Izalco, ciudad mártir
Izalco fue un cementerio donde no se contaron cadáveres. Los militares ciegos, desorbitados, enloquecidos, mataron noche y día. Jamás en El Salvador, esa casa llenó más a conciencia su negra misión de matar. Mató del modo más cobarde, y esto la deshonrará por siglos de siglos. Otros soldados matan hombres, aunque sean hombres vencidos. Los militares salvadoreños ametrallaron (esto conviene decirlo muchas veces) mujeres, niños y ancianos.
Los cadáveres se hallaban en todas partes de la ciudad. Los zopilotes, los cerdos, los perros, las gallinas devoraban cadáveres, se hartaban de carne fresca, oreada, podrida. Había en la desolada zona izalqueña, para todos los gustos, porque los cadáveres yacían abandonados a pleno sol días de días. Era, aunque no lo dijeran los asesinos, la forma gráfica de horrorizar a los indios, de enseñarles cómo sabían los hombres el gobierno acallar la protesta del hambre, el grito del esclavo cansado de vivir trabajando para el amo cruel.
Como en la Edad Media
Para los autores de la matanza de indios, era poco todavía que el sol viera esqueletos putrefactos en todos los rincones.
Precisaba algo más salvaje, algo más troglodita, algo más medieval. Hallaron una forma que, según ellos, era el sumun del castigo. Revivieron la horca, se aplicaron al último cacique de los Izalcos, al indio Ama. Culpable o no –(muchos afirman que no era comunista)- a patíbulo llevaron al indio y en la ceiba santa, ¡sacrilegos! Dejaron meciendo el cadáver hasta que los zopilotes empezaron a comérselo hediondo. Se meció el cadáver, péndulo humano, recordando las horas más negras de la raza de los Izalco. Hay en los diarios salvadoreños de la época fotografías del indio ahorcado.
La Guardia Cívica
Fue un cuerpo de voluntarios formado por todos los que tuvieron miedo de que los mataran y por señoritos ricos.

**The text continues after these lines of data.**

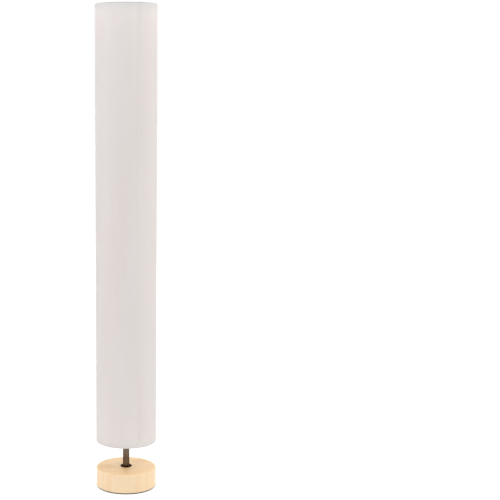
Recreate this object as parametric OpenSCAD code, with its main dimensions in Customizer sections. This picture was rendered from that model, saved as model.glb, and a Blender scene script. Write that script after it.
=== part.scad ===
// Column floor lamp: a tall cloth cylinder hung on a slim pole that stands in a round wooden base.
// The origin is on the floor under the middle of the base, +Z is up and -Y is the front.
// The shade hangs by its top hub, held down by a nut, and lifts off over the pole and the bulbs.

/* [Base] */
// Diameter of the wooden block
base_d = 149; // [140:1:200]
// Height of the wooden block
block_h = 47; // [44:1:70]
// Radius of the block's eased top edge
block_top_round = 3; // [1:0.5:6]
// Radius of the block's eased lower edge
block_foot_round = 1.5; // [0.5:0.5:3]
// Thickness of the felt pad
pad_t = 2; // [1:0.5:3]
// How far the pad stays back from the block's edge
pad_inset = 2; // [1:0.5:6]
// Diameter of the cast weight
weight_d = 112; // [90:1:116]
// Thickness of the cast weight
weight_t = 22; // [20:0.5:24]
// Gap between the weight's rim and the wood
weight_gap = 2; // [1:0.5:4]
// Diameter of the plate at the foot of the pipe
escutcheon_d = 28.3; // [24:0.1:40]
// Thickness of the plate at the foot of the pipe
escutcheon_t = 2; // [1.5:0.1:4]

/* [Cord inlet] */
// Diameter of the hole for the supply cord
inlet_d = 6.4; // [5:0.1:7]
// Diameter of the bushing's barrel
gland_d = 9.8; // [9:0.1:11]
// Diameter of the bushing's flange
flange_d = 15; // [13:0.5:18]
// Thickness of the bushing's flange
flange_t = 2; // [1.5:0.1:3]

/* [Pole] */
// Outer diameter of the pole
tube_d = 16; // [15:0.5:20]
// Wall thickness of the pole
tube_wall = 1; // [0.8:0.1:1.2]
// Free height of the pipe between the base and the shade
neck_gap = 67; // [50:1:120]
// Outer diameter of the hollow threaded nipples and rod
nipple_d = 10; // [9.5:0.1:10.5]
// Diameter of the wire way through the nipples
wireway_d = 7; // [6.8:0.1:7.4]
// Length of a pole nipple
nipple_len = 28; // [24:1:32]
// Length of a threaded bush in a tube's end
insert_len = 14; // [12:1:16]
// Thickness of the lampholder brackets
bracket_t = 2.5; // [2:0.1:4]
// Width of the lampholder brackets
bracket_w = 22; // [20:0.5:26]

/* [Spacer] */
// Thickness of the three-armed spacer
spacer_t = 2; // [1.5:0.1:3]
// Width of each arm
arm_w = 10; // [8:0.5:14]
// Diameter of the spacer's middle
spacer_hub_d = 28; // [24:0.5:36]
// Height of the spacer above the shade's lower edge
spacer_rise = 9; // [8:0.5:14]

/* [Shade] */
// Outer diameter of the shade
shade_d = 150; // [148:1:190]
// Height of the shade
shade_h = 1074; // [900:1:1300]
// Thickness of the cloth
fabric_t = 0.7; // [0.5:0.1:1.2]
// Thickness of the stiff film behind the cloth
liner_t = 0.5; // [0.3:0.1:1]
// Height of the cloth's turned edge inside the rim
turn_h = 7; // [6:0.5:8]
// Width of the overlap seam
seam_w = 9; // [6:0.5:20]
// How far the overlap stands out
seam_t = 0.4; // [0.2:0.1:0.6]
// Where the seam is, in degrees round from +X
seam_turn = -65; // [-180:1:180]
// Wire diameter of the rims and spokes
wire_d = 3.5; // [3:0.1:4]
// Depth of the hub below the upper rim
hub_drop = 24; // [23:0.5:40]
// Diameter of the hub washer
hub_d = 26; // [24:0.5:34]
// Thickness of the hub washer
hub_t = 3; // [2:0.1:4]
// Number of spokes and spacer arms
spokes = 3; // [3:1:3]

/* [Top stud and nut] */
// Diameter of the stud
stud_d = 8; // [6:0.1:9]
// Length of the stud above its shoulder
stud_len = 20; // [19:0.5:21]
// Diameter of the stud's shoulder
shoulder_d = 22; // [20:0.5:24]
// Thickness of the stud's shoulder
shoulder_t = 3; // [2:0.5:4]
// Diameter of the knurled nut
finial_d = 18; // [16:0.5:22]
// Height of the knurled nut
finial_h = 19.5; // [19:0.5:20]
// Number of grooves round the nut
flutes = 18; // [10:1:24]

/* [Lampholders and bulbs] */
// Distance from each end of the shade to the middle of the nearer bulb
light_inset = 269; // [200:1:320]
// Diameter of the bulb's globe
globe_d = 45; // [42:0.5:48]
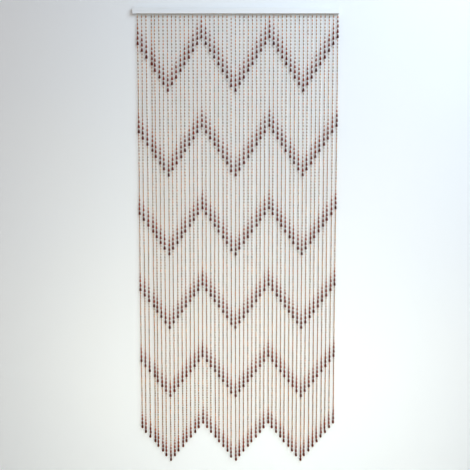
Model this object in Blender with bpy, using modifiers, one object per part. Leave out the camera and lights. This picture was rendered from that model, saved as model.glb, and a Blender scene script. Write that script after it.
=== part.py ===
"""Door curtain: strands of wooden beads that hang in chevrons from a plain header rail.

Metres, +Z up. The origin is the middle of the rail's back face, the face that goes against the wall.
X runs along the rail and the curtain's front faces -Y. Strand 0 is the first at the left, at -X.
Depths are measured down from the rail's underside.
"""

import math

import bmesh
import bpy
from mathutils import Vector

# Rail
RAIL_LENGTH = 0.900
RAIL_HEIGHT = 0.027
RAIL_DEPTH = 0.016
RAIL_EDGE = 0.0008
RAIL_EDGE_SEGMENTS = 2

# Backing strips in the groove under the rail
CLEARANCE = 0.0003
STRIP_HEIGHT = 0.006
STRIP_DEPTH = 0.0046
STRIP_LEFT_MARGIN = 0.004
STRIP_RIGHT_MARGIN = 0.003

# Strands along the rail
STRAND_COUNT = 48
STRAND_PITCH = 0.01859
FIRST_STRAND_INSET = 0.0212
MOVED_ALONG_RAIL = {3: 0.0048}
HANGS_LOWER = {22: 0.009}

# Chevrons: a strand has two more small beads above its first graded group for each place from a peak
CHEVRON_STRANDS = 16
BEADS_PER_STEP = 2
GROUP_ROWS = 6
FILL_BEADS = 20

# Beads, each with the cord that shows below it; they settle downwards, so the gap closes towards the hem
LEAD_CORD = 0.0074
LEAD_WIDTH = 0.0022
LEAD_FLARE = 0.0018
SMALL_LENGTH = 0.0090
SMALL_DIAMETER = 0.0048
GRADED_LENGTHS = (0.0107, 0.0129, 0.0159, 0.0167, 0.0169)
GRADED_DIAMETERS = (0.0054, 0.0065, 0.0075, 0.0084, 0.0097)
SHAPED_BEADS = 3
NECK_DIAMETER = 0.0042
WIDEST_AT = 0.76
GAP_AT_RAIL = 0.0058
GAP_AT_HEM = 0.0015
CURTAIN_DROP = 2.01

# A square with a round bead's cross-section area has this share of its diameter as its side
SQUARE_SIDE = math.sqrt(math.pi) / 2

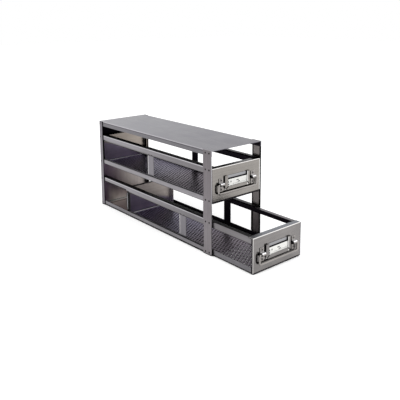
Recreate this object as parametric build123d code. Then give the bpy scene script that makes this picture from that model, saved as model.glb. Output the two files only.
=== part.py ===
from build123d import *
import os

# Freezer drawer rack: an open frame of folded stainless sheet that holds two drawers, one above the
# other. Each drawer has windowed sides, a perforated floor, a card holder and a swinging bail handle.
# Millimetres, +Z up, front at -Y, right side at +X. The origin is the middle of the rack's underside.

# Rack frame
rack_width = 140.0  # outside, over the posts
rack_depth = 428.0  # front edge of the posts to the rear face
rack_gauge = 1.2  # sheet of the cover, shelves and rails
post_gauge = 1.5  # sheet of the front posts and the rear panel
post_width = 25.0  # front to back
rear_flange = 14.5  # side flange of the rear panel, front to back
cover_flange = 11.5  # side flange of the cover, outside height
shelf_flange = 11.0  # turned-up side of a shelf, outside height
rail_height = 12.2
rail_leg = 10.8  # top leg of a guide rail, outside width
head_room = 33.6  # from the top of a rail to the underside of what is above it
rack_bend = 1.0  # inside radius of the rack's folds
rear_bend = 1.6  # inside radius of the rear panel's folds
runner_setback = 5.0  # rails and shelf flanges start this far behind the front edge
corner_relief = 2.4  # square notch where a shelf or the cover meets a fold of the rear panel
levels = ["lower", "upper"]

# Drawers
drawer_height = 70.0
drawer_gauge = 1.0
front_gauge = 1.2
front_side_gap = 1.0  # front panel to post
body_side_gap = 1.3  # drawer side to shelf flange
slide_gap = 0.3  # drawer to the shelf that it slides on
rim_gap = 1.7  # top of a drawer to the rail over it
front_inset = 1.0  # face of a closed drawer behind the front edge of the posts
closing_gap = 0.7  # closed drawer to the rear panel
lower_pull = 114.0  # the lower drawer stands open by this much
drawer_bend = 1.0  # inside radius of the drawer's folds
lap_gap = 0.1  # room between sheets that slip into one another
rim_lip = 10.0  # inward lip along the top of a side
base_lip = 8.0  # inward lip along the bottom of a side
front_lip = 12.0  # lip along the top of the front panel
front_tab = 9.0  # inward tab at the front end of a side
rear_lip = 8.0  # lips along the top and bottom of the rear wall
rear_tab = 12.0  # forward tab at each end of the rear wall
rim_break = 1.6  # slot between the front lip and a side's lip
window_over = 13.7  # band over a side window
window_under = 11.1  # band under a side window
window_front = 4.0  # band before it
window_rear = 6.8  # band behind it
window_corner = 1.5
divider_width = 21.8
divider_place = 211.0  # middle of the divider behind the face of the drawer
divider_end = 7.7  # how far the divider laps onto the band at its top and bottom
hole_size = 9.0  # perforation of the floor
hole_pitch = 14.5
floor_margin = 6.0  # plain edge of the floor around its holes

# Stops: an ear at the rear of each drawer side meets a lip on the front post
ear_reach = 2.2
ear_height = 40.0
stop_side_gap = 0.6  # drawer side to the post's lip
stop_end_gap = 1.5  # above and below the post's lip

# Rivets
frame_rivet_head = 3.2
frame_rivet_rise = 0.5
frame_rivet_shank = 2.4
frame_rivet_tail = 2.8
frame_tail_rise = 0.5
post_rivet_depths = [7.0, 18.0]  # behind the front edge
rear_rivet_depth = 4.5  # before the rear face
side_rivet_head = 2.8
side_rivet_rise = 0.5
side_rivet_shank = 1.6
side_rivet_spread = 11.0  # between the two rivets of a row
side_rivet_drop = 10.9  # upper row, below the top of the drawer
side_rivet_lift = 7.5  # lower row, above the bottom of the drawer
strap_rivet_head = 4.8
strap_rivet_rise = 1.1
strap_rivet_shank = 2.4
strap_rivet_tail = 4.0
strap_tail_rise = 0.8
rivet_hole_gap = 0.1  # hole over shank, in diameter

# Card holder and card
holder_side_gap = 4.5  # card holder to a strap of the handle
holder_height = 29.6
holder_base = 20.4  # above the bottom of the drawer
holder_gauge = 0.8
holder_rise = 3.3  # in front of the panel
holder_side_lip = 8.0
holder_bottom_lip = 7.0
holder_corner = 6.0  # cut across the bottom corners
holder_bend = 0.3
mitre_slot = 0.8  # between the channels, measured across the holder
card_side_gap = 1.2
card_height = 19.7
card_thickness = 0.5
card_seat_gap = 0.3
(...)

Los sargentos plebeyos mandaban a los señores ricos, ya fueran estudiantes universitarios, doctores, hacendados, comerciantes o simplemente señoritos de casino. El soldado era más que el señor. EL amo obedecía las órdenes del sargento. El señor confiaba su existencia en las manos ensangrentadas del soldado. El señor mataba como cualquier soldado. El amo se niveló y fue sanguinario como lo fuera el último de los guardias nacionales. Igual gloria les corresponde a los campesinos que armó el gobierno para matar a sus hermanos, que a los señoritos que pidieron fusil para salvar a la civilización. ¡Bien la salvaron desangrando un pueblo, diezmando una raza, desolando poblaciones, descabezando niños!
En Izalco hubo guardias cívicos que realizaron proezas como la que vamos a narrar. Se situaban en el atrio de la iglesia del Norte y desde ahí cazaban a balazos a cuanta india grande o pequeña atravesaba la calle. Después celebraban con un buen trago aquella escena trágica.
¿Qué una madre moría y dejaba hijos huérfanos?
¿ y qué? -era madre india. Las indias no tienen corazón.